— start of AVAILABLE DATA —
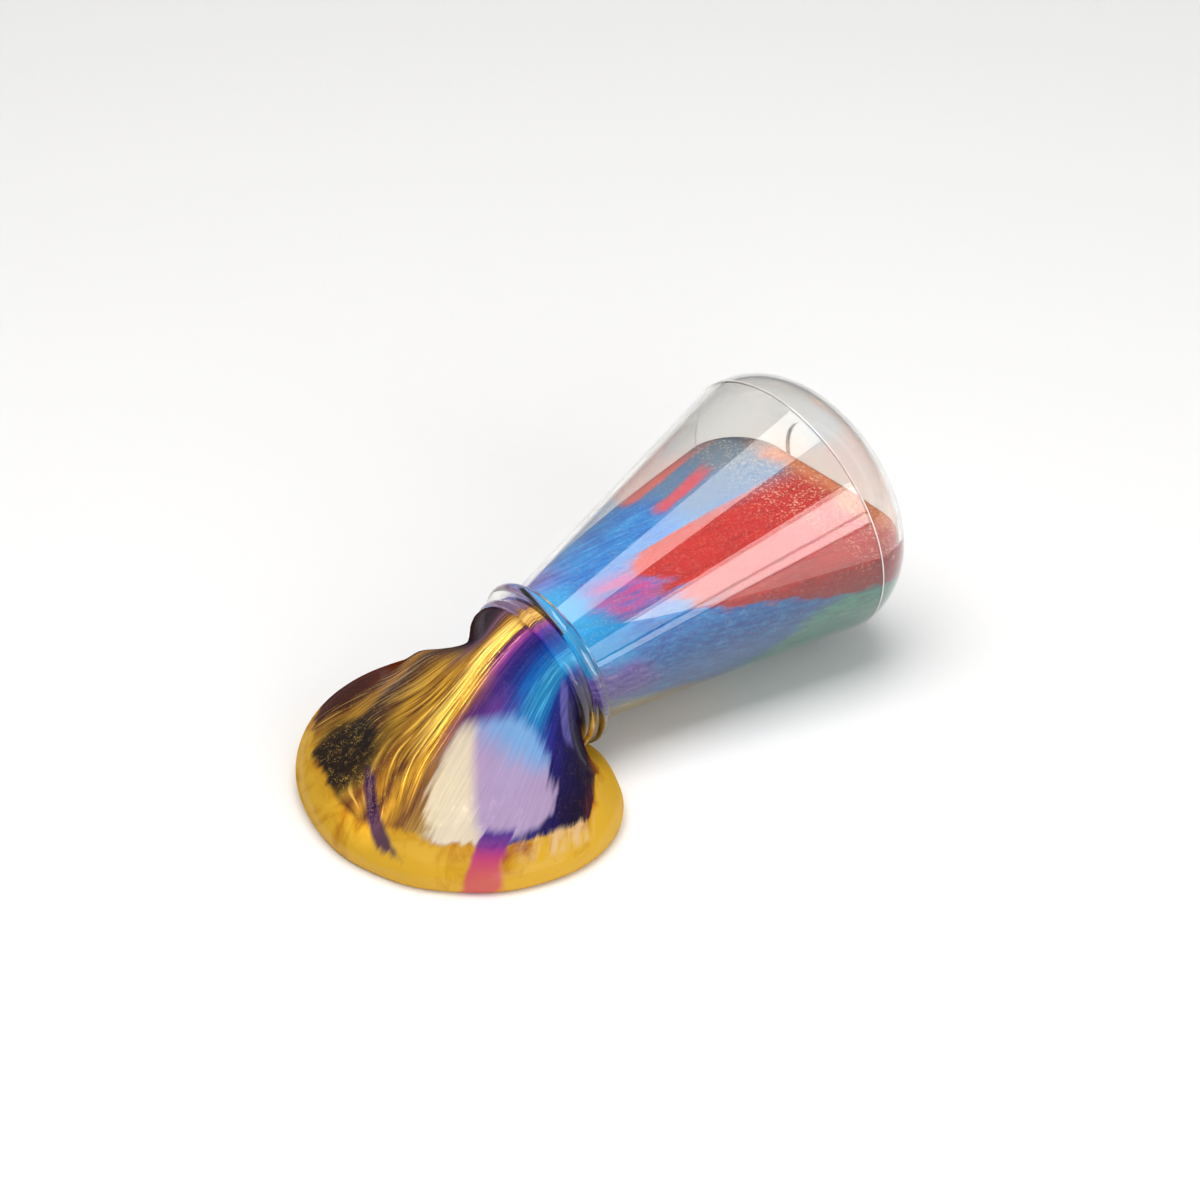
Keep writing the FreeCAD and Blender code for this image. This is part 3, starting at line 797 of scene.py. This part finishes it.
def poured_slime(name):
    recipe = Recipe(name, Specular_IOR_Level=0.0, Coat_Roughness=0.03, Coat_IOR=1.5)
    facing = recipe.node("ShaderNodeLayerWeight", None, {"Blend": 0.5}, 1)
    place = recipe.node("ShaderNodeTexCoord", output=3)
    round_share, flow, _ = recipe.axes(recipe.node("ShaderNodeUVMap", {"uv_map": "flow"}))
    turn = (round_share - 0.5) * 360
    fanned = turn - flow.rise(0.25, 0.65) * turn.rise(-20, 45) * turn.rise(130, 60) * 26
    fanned = fanned + flow.rise(0.6, 1.0) * turn.between(-28, 4, 16) * 12
    lane = fanned / 9
    drift = recipe.noise(recipe.point(lane * 0.5, flow * 3.2), 1, 2) - 0.5
    wavy = drift * (2 + flow * 16)
    streaks = recipe.noise(recipe.point(lane * 2.4, flow * 3), 1, 5, 0.6, 0.25)
    threads = recipe.noise(recipe.point(lane * 8, flow * 3.4), 1, 4, 0.62, 0.12)
    tear = (streaks - 0.5) * (6 + flow * 16)
    turn_share = (turn + wavy + tear * 0.8) / 360 + 0.5
    flow_torn = flow + (streaks - 0.5) * 0.10

    near_lip = recipe.ramp(turn_share, by_turn(LIP_COLOURS))
    falling = recipe.ramp(turn_share, by_turn(FALL_COLOURS))
    far_out = recipe.ramp(turn_share, by_turn(PUDDLE_COLOURS))
    colour = recipe.blend(flow_torn.rise(0.18, 0.36), near_lip, falling)
    colour = recipe.blend(flow_torn.rise(0.48, 0.68), colour, far_out)

    turned = turn + wavy * 0.5
    glints = turned.between(-56, -44, 4) * flow_torn.rise(0.5, 0.1) * threads.rise(0.5, 0.66)
    colour = recipe.blend(glints * 0.7, colour, tint("6cc4e4"))

    fan = turned.between(-14, 60, 6) * (1 - turned.between(14, 44, 4) * flow_torn.rise(0.62, 0.68))
    fan = fan * (1 - flow.rise(0.32, 0.18) * turned.rise(3, 10))
    pale_thread = fan * threads.rise(0.52, 0.66) * flow.rise(0.95, 0.85)
    dark_thread = fan * threads.rise(0.47, 0.34) * flow.rise(0.95, 0.85)
    colour = recipe.blend(pale_thread * 0.8, colour, tint("eec050"))
    colour = recipe.blend(dark_thread * 0.8, colour, tint("4a2414"))

    # A pale patch of lilac and cream on the fall and the puddle is a painted reflection: it stands
    # for the overhead light mirrored in the wet dome.
    painted_reflection = ((turned + 50 + tear + drift * 16) / 30) ** 2 + ((flow_torn - 0.59) / 0.29) ** 2
    painted_reflection = painted_reflection.rise(1.2, 0.75)
    painted_reflection_tone = (turned + 25 + (flow - 0.4) * 70).rise(-4, 4)
    painted_reflection_lilac = recipe.blend(flow_torn.rise(0.5, 0.36), tint("b49cbe"), tint("7ca8d8"))
    painted_reflection_colour = recipe.blend(painted_reflection_tone, painted_reflection_lilac, tint("e8d8b8"))
    colour = recipe.blend(painted_reflection * 0.9, colour, painted_reflection_colour)

    # A violet streak running down from just below the lip is a painted reflection, a lens-shaped
    # highlight.
    painted_lens_reflection = (abs(turned + 61 + (flow - 0.02) * 85).rise(6.5, 3)
              * flow_torn.between(0.03, 0.27, 0.03))
    colour = recipe.blend(painted_lens_reflection * 0.8, colour, tint("6c68b4"))
    colour = recipe.blend(flow.rise(0.0, -0.03) * turned.rise(5, 12), colour, tint("6c5478"))

    patch_reach = ((turned - 28) / 21) ** 2 + ((flow_torn - 0.78) / 0.15) ** 2
    glitter_patch = patch_reach.rise(1.3, 0.6)
    colour = recipe.blend(glitter_patch * 0.85, colour, tint("241812"))

    rim_start = 0.9 - turn.rise(0, -30) * 0.05 - turn.rise(-60, -80) * 0.04
    rim_start = rim_start - turn.rise(-98, -112) * 0.31
    rim = (flow_torn + drift * 0.06 - rim_start).rise(-0.012, 0.022)
    swirl = recipe.noise(place, 90, 5, 0.62, 1.2)
    rim_colour = recipe.ramp(swirl * 1.5 + (flow - rim_start) * 2.2, [
        (0.5, tint("7c340c")), (0.64, tint("a86814")), (0.8, tint("c28c1a")),
        (1.0, tint("d4a42c"))])
    colour = recipe.blend(rim, colour, rim_colour)
    tail = (abs(turned - 6 + (flow - 0.76) * 150).rise(6.5, 2.5)
            * flow_torn.between(0.74, 0.96, 0.02))
    colour = recipe.blend(tail * 0.9, colour, tint("30124c"))

    # Cream streaks by the rim are partly the slime's own cream and partly a painted highlight of
    # the overhead light.
    cream_and_painted_highlight = (turned.between(-102, -72, 4) * flow_torn.between(0.80, 0.955, 0.025)
             * streaks.rise(0.35, 0.62))
    colour = recipe.blend(cream_and_painted_highlight * 0.75, colour, tint("dcb88c"))
    tongue = (abs(turned + 61 + drift * 14).rise(7, 3.5 + flow.rise(0.95, 0.8) * 2)
              * flow_torn.rise(0.73, 0.80))
    tongue_colour = recipe.ramp(flow, [(0.78, tint("3c1c84")), (0.86, tint("7c2488")),
                                       (0.92, tint("b42c70")), (1.0, tint("c85a58"))])
    colour = recipe.blend(tongue * 0.95, colour, tongue_colour)

    flake = recipe.flakes(place, 3600)
    cluster = recipe.noise(place, 420, 3, 0.7).rise(0.42, 0.66)
    sparse = flake.rise(0.55, 0.95) * cluster * (0.06 + fan * 0.3 + glitter_patch * 0.6)
    colour = recipe.blend(sparse * (1 - rim), colour, tint("c8a24c"))
    shine = recipe.blend(1.0, colour, recipe.ramp(threads, [
        (0.32, (0.45, 0.45, 0.45, 1)), (0.68, (1.05, 1.05, 1.05, 1))]), "MULTIPLY")
    # At the rim, and mostly under the painted reflection, the thread streaks are left out.
    shine = recipe.blend(1 - (1 - rim) * (1 - painted_reflection * 0.75), shine, colour)
    metal = pale_thread * 0.45 + sparse * 0.5 + fan * 0.12
    relief = (threads * 0.5 + streaks) * (1 - rim * 0.9)
    return recipe.finish(Base_Color=shine, Metallic=metal, Roughness=0.42 - metal * 0.2,
                         Coat_Weight=facing.rise(0.85, 0.5) * 0.5,
                         Normal=recipe.bump(relief, 0.25, 0.0006))


# %% [markdown]
# The drip in the groove between the rings is plain gold slime, and the weld bead is painted pale, a
# painted highlight along the seam.

# %% Gold drip and the weld's painted highlight
def gold_slime(name):
    recipe = Recipe(name, Roughness=0.35, Coat_Weight=1.0, Coat_Roughness=0.04)
    place = recipe.node("ShaderNodeTexCoord", output=3)
    swirl = recipe.noise(place, 260, 4, 0.6, 0.6)
    colour = recipe.ramp(swirl, [(0.3, tint("8c5416")), (0.5, tint("d09a2c")),
                                 (0.7, tint("ecc668"))])
    return recipe.finish(Base_Color=colour, Metallic=swirl * 0.4,
                         Normal=recipe.bump(swirl, 0.2, 0.0004))


# The weld's pale colour is a painted highlight: the thin light line along the seam.
def pale_weld_painted_highlight(name):
    recipe = Recipe(name, Roughness=0.3, Coat_Weight=0.6)
    place = recipe.node("ShaderNodeTexCoord", output=3)
    cloud = recipe.noise(place, 300, 3)
    colour = recipe.ramp(cloud, [(0.3, tint("dedad2")), (0.7, tint("f6f4f0"))])
    return recipe.finish(Base_Color=colour, Normal=recipe.bump(cloud, 0.1, 0.0002))


# %% Giving out the materials
jar_wall.data.materials.append(clear_plastic("clear_plastic", 38))
cup_wall.data.materials.append(clear_plastic("clear_plastic_cup", 46))
filling.data.materials.append(slime_in_jar("layered_slime"))
spill.data.materials.append(poured_slime("poured_slime"))
drip.data.materials.append(gold_slime("gold_slime"))
bead.data.materials.append(pale_weld_painted_highlight("pale_weld_painted_highlight"))

# %% Ride and hand over
for piece in (jar_wall, cup_wall, bead, filling, spill, drip):
    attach(piece, "root")
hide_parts("jar_cone")
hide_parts("base_cup")
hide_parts("slime_green", "slime_red", "slime_blue")
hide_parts("slime_gold", "slime_purple")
— end of AVAILABLE DATA —
▶ PROMPT
From the listing above, pick out every line containing "piece".

▶ EXERCISE OUTPUT
for piece in (jar_wall, cup_wall, bead, filling, spill, drip):
    attach(piece, "root")